Optical spot spray technology is a powerful option for retaining control of patchy infestations while maintaining gross margins. This is true even at very high herbicide concentrations, as long as the total area sprayed remains low.

Opportunities for using optical technology are more frequent in fallow—and so summer fallows in dryland systems should be seen as a space for getting on top of burgeoning resistant weed numbers, to support clean fields in the next crop. What happens this year can have its largest effects next year, when it comes to weeds and this is strongly reflected in predicted gross margins.

Results from BYGUM suggest that XtendFlex systems can be slightly more economically efficient than a very intensive BMP program, but only when they include supporting options:

fallows with robust weed control;
effective residuals in crop;
high levels of crop competition; and/or,
cultivation where possible.

If weed control in summer fallows is poor, XtendFlex may not provide enough protection from weed blowouts in crop, especially for dryland growers. BMP weed management is still the highest standard system for herbicide diversity and long-term weed seed bank control.

Finally, these scenarios do not consider what happens if the weed population were to evolve resistance to glufosinate.

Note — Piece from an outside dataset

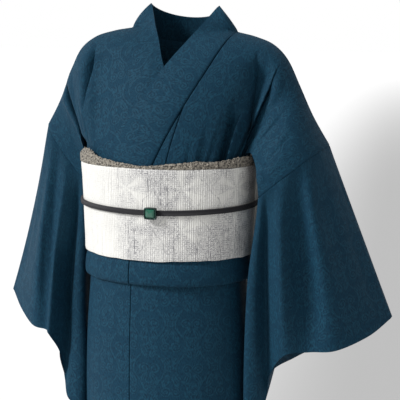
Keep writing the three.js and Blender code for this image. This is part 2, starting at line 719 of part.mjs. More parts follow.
function waistFold(from, to, columns, lower) {
  return grid(columns, FOLD_PATH.length - 1, (i, j) => {
    const angle = mix(from, to, i / columns);
    const { off, z } = FOLD_PATH[j];
    const outer = off > 7;
    const puff = outer && z < -372 ? lower(angle) : 0;
    return round(angle, z, off + puff);
  });
}
const foldPuff = (angle) => 0.9 * Math.sin(radians(angle * 3 + 20));

// ---------------------------------------------------------------- sash, knot, scarf and cord
function sash() {
  const columns = 60;
  const rows = [
    { z: SASH_TOP, off: SASH_IN + 1.2 },
    { z: -250, off: SASH_IN + 0.2 },
    { z: -335, off: SASH_IN },
    { z: SASH_BOTTOM, off: SASH_IN + 0.4 },
  ];
  return weld(grid(columns, rows.length - 1, (i, j) => {
    return round((i * 360) / columns, rows[j].z, rows[j].off);
  }, true));
}

// A length of sash laid across the back: its path seen from the side, carried from left to right.
function acrossBack(path, wide, columns, crown) {
  return grid(columns, path.length - 1, (i, j) => {
    const x = mix(-wide, wide, i / columns);
    return [x, path[j].y + crown(path[j]) * (1 - (x / wide) ** 2), path[j].z];
  });
}

// A closed tube: `ring` gives centres with their outward direction, `thick` and `high` its half sizes.
function tube(ring, sides, shape) {
  const count = ring.length;
  return weld(grid(count, sides, (i, j) => {
    const p = ring[i % count];
    const [out, up] = shape(((j % sides) / sides) * 2 * Math.PI);
    return [p.x + p.outX * out * p.thick, p.y + p.outY * out * p.thick, p.z + up * p.high];
  }));
}

const domeSection = (a) => [Math.cos(a), Math.sin(a) * (Math.sin(a) < 0 ? SCARF_UNDER : 1)];
const flatSection = (a) => [Math.cos(a + Math.PI / 4), Math.sin(a + Math.PI / 4)].map(Math.sign);

// Adds each point's outward direction, in the plan, to a closed ring.
function withOutward(ring) {
  return ring.map((p, i) => {
    const before = ring[(i + ring.length - 1) % ring.length];
    const after = ring[(i + 1) % ring.length];
    const along = new THREE.Vector2(after.x - before.x, after.y - before.y).normalize();
    return { ...p, outX: along.y, outY: -along.x };
  });
}

// A half path from the front centre round the wearer's left to the back centre, made into a whole ring.
function closedRing(half) {
  const other = half.slice(1, -1).map((p) => ({ ...p, x: -p.x })).reverse();
  return withOutward([...half, ...other]);
}

const scarf = () => tube(closedRing(smoothPath(SCARF, 2)), 8, domeSection);

function cord() {
  const steps = 15;
  const off = SASH_IN + SASH_WALL + CORD_CLEAR + CORD_THICK / 2;
  const front = Array.from({ length: steps }, (_, i) => {
    const angle = (i / steps) * 90;
    const [x, y] = round(angle, CORD_Z.side, off);
    return { x, y, z: mix(CORD_Z.front, CORD_Z.side, ease(angle / 90)) };
  });
  const back = smoothPath(CORD_BACK, 2).map((p, i, all) => {
    return { ...p, z: mix(CORD_Z.side, CORD_Z.back, i / (all.length - 1)) };
  });
  const half = [...front, ...back].map((p) => {
    return { x: p.x, y: p.y, z: p.z, thick: CORD_THICK / 2, high: CORD_HIGH / 2 };
  });
  return tube(closedRing(half), 4, flatSection);
}

// ---------------------------------------------------------------- clasp
function roundedOutline(wide, high, corner, Kind) {
  const [w, h] = [wide / 2, high / 2];
  const outline = new Kind();
  outline.moveTo(-w + corner, -h);
  outline.lineTo(w - corner, -h);
  outline.absarc(w - corner, -h + corner, corner, -Math.PI / 2, 0);
  outline.lineTo(w, h - corner);
  outline.absarc(w - corner, h - corner, corner, 0, Math.PI / 2);
  outline.lineTo(-w + corner, h);
  outline.absarc(-w + corner, h - corner, corner, Math.PI / 2, Math.PI);
  outline.lineTo(-w, -h + corner);
  outline.absarc(-w + corner, -h + corner, corner, Math.PI, 1.5 * Math.PI);
  return outline;
}

// Stands an extrusion of the XY plane upright, facing the way the wearer faces.
function facingForwards(geometry, y) {
  return geometry.rotateX(Math.PI / 2).translate(CLASP.x, y, CLASP.z);
}

function clasp() {
  const cordFace = round(3, CORD_Z.front, SASH_IN + SASH_WALL + CORD_CLEAR + CORD_THICK + 1.5 * SEAM)[1];
  const settings = { depth: CLASP.deep, bevelEnabled: false, curveSegments: 3 };
  const frame = roundedOutline(CLASP.wide, CLASP.high, CLASP.corner, THREE.Shape);
  const inWide = CLASP.wide - 2 * CLASP.rim;
  const inHigh = CLASP.high - 2 * CLASP.rim;
  frame.holes.push(roundedOutline(inWide, inHigh, CLASP.corner / 2, THREE.Path));
  const stone = roundedOutline(inWide - 3.4, inHigh - 3.4, 1, THREE.Shape);
  const bevel = { depth: 3, bevelEnabled: true, bevelThickness: 1.8, bevelSize: 1.35, bevelSegments: 1 };
  return {
    frame: facingForwards(new THREE.ExtrudeGeometry(frame, settings), cordFace),
    stone: facingForwards(new THREE.ExtrudeGeometry(stone, { ...bevel, curveSegments: 2 }), cordFace - 2.2),
  };
}

// ---------------------------------------------------------------- materials
const TEAL = { color: 0x1f4459, roughness: 0.82, metalness: 0 };
const IVORY = { color: 0xd9d7cd, roughness: 0.8, metalness: 0 };
const TAUPE = { color: 0x8f8678, roughness: 0.85, metalness: 0 };
const CHARCOAL = { color: 0x2f2e35, roughness: 0.75, metalness: 0 };
const DARK_METAL = { color: 0x3c4646, roughness: 0.35, metalness: 0.8 };
const GREEN = { color: 0x0f6b52, roughness: 0.12, metalness: 0 };

// ---------------------------------------------------------------- the garment
const kimono = new THREE.Group();

function add(name, geometry, finish) {
  const mesh = new THREE.Mesh(geometry, new THREE.MeshStandardMaterial(finish));
  mesh.name = name;
  kimono.add(mesh);
}

add("bodice_left", wall(bodice(LEFT), 0, CLOTH), TEAL);
add("bodice_right", wall(bodice(RIGHT), 0, CLOTH), TEAL);
add("gusset_left", wall(gusset(), 0, CLOTH), TEAL);
add("collar", wall(collar(), 0, COLLAR_WALL), TEAL);
add("sleeve_left", wall(sleeve(LEFT), -CLOTH / 2, CLOTH / 2), TEAL);
add("sleeve_right", wall(sleeve(RIGHT), -CLOTH / 2, CLOTH / 2), TEAL);

const panels = [
  ["skirt_gusset_left", FRONT_EDGE, GUSSET_SEAM - gap, 10, outerOff, frontHem],
  ["skirt_front_left", GUSSET_SEAM + gap, LEFT_SIDE - gap, 16, outerOff, levelHem],
  ["skirt_back_left", LEFT_SIDE + gap, BACK - gap, 12, () => 0, levelHem],
  ["skirt_back_right", BACK + gap, 360 + RIGHT_SIDE - gap, 12, () => 0, levelHem],
  ["skirt_front_right", RIGHT_SIDE + gap, UNDERLAP_EDGE, 16, () => 0, underHem],
];
for (const [name, from, to, columns, off, hem] of panels) {
  add(name, wall(skirtPanel(from, to, columns, 9, off, hem), 0, CLOTH), TEAL);
}

const folds = [
  ["waist_fold_gusset", FRONT_EDGE, GUSSET_SEAM - gap, 8],
  ["waist_fold_left", GUSSET_SEAM + gap, BACK - gap, 22],
  ["waist_fold_right", BACK + gap, 360 + FRONT_EDGE - 2 * gap, 12],
];
for (const [name, from, to, columns] of folds) {
  add(name, wall(waistFold(from, to, columns, foldPuff), -CLOTH / 2, CLOTH / 2), TEAL);
}

add("sash", wall(sash(), 0, SASH_WALL), IVORY);
const crown = ({ y }) => 7 * ease((y - 150) / 25);
add("sash_drum", wall(acrossBack(DRUM, DRUM_WIDE, 10, crown), -BAND_WALL / 2, BAND_WALL / 2), IVORY);
add("sash_tail", wall(acrossBack(TAIL, TAIL_WIDE, 6, () => 0), -BAND_WALL / 2, BAND_WALL / 2), IVORY);
add("sash_hand", wall(acrossBack(HAND, HAND_WIDE, 2, () => 0), -BAND_WALL / 2, BAND_WALL / 2), IVORY);

const solid = (sheet) => geometryOf(sheet.points, trianglesOf(sheet));
add("scarf", solid(scarf()), TAUPE);
add("cord", solid(cord()), CHARCOAL);

const { frame, stone } = clasp();
add("clasp_frame", frame, DARK_METAL);
add("clasp_stone", stone, GREEN);

export default kimono;
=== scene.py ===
# %% [markdown]
# # A woman's kimono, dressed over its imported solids
# The garment is shown as it is worn: bodice, crossed collar, wide sleeves, waist fold and long skirt, with the
# sash, its drum knot, the sash scarf, the braided cord and its clasp. Cloth can be draped by a simulation, but a
# kimono is dressed in a few known folds, so here every piece of cloth is one surface of two parameters, worked out
# as whole arrays. Lengths are in millimetres in the frame's own axes: +Z up, -Y forwards, +X to the wearer's left.

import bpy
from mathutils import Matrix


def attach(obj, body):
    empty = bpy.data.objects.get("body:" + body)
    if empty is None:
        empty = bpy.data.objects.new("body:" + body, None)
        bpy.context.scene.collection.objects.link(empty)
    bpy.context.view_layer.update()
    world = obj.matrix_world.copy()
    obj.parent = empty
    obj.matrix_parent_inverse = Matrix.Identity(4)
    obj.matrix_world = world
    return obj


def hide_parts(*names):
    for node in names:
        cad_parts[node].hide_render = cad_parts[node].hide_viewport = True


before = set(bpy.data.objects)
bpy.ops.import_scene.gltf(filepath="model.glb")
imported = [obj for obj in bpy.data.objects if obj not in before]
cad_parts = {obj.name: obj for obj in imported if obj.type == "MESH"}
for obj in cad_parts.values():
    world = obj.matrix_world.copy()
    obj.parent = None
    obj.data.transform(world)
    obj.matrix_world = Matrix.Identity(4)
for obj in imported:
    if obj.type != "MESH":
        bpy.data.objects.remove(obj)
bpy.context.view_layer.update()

import bpy
import numpy as np
from mathutils import Vector

MM = 0.001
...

Herbicide diversity (which mitigates against resistance evolution) is highest in the BMP system, implying both that glufosinate resistance would be slower to evolve, and that it would be more readily managed if it did evolve. More work is needed on predicting the evolution of resistance to glufosinate in XtendFlex cotton, and the effects on crop economics that would occur in the presence a multi-resistant summer weed in our systems.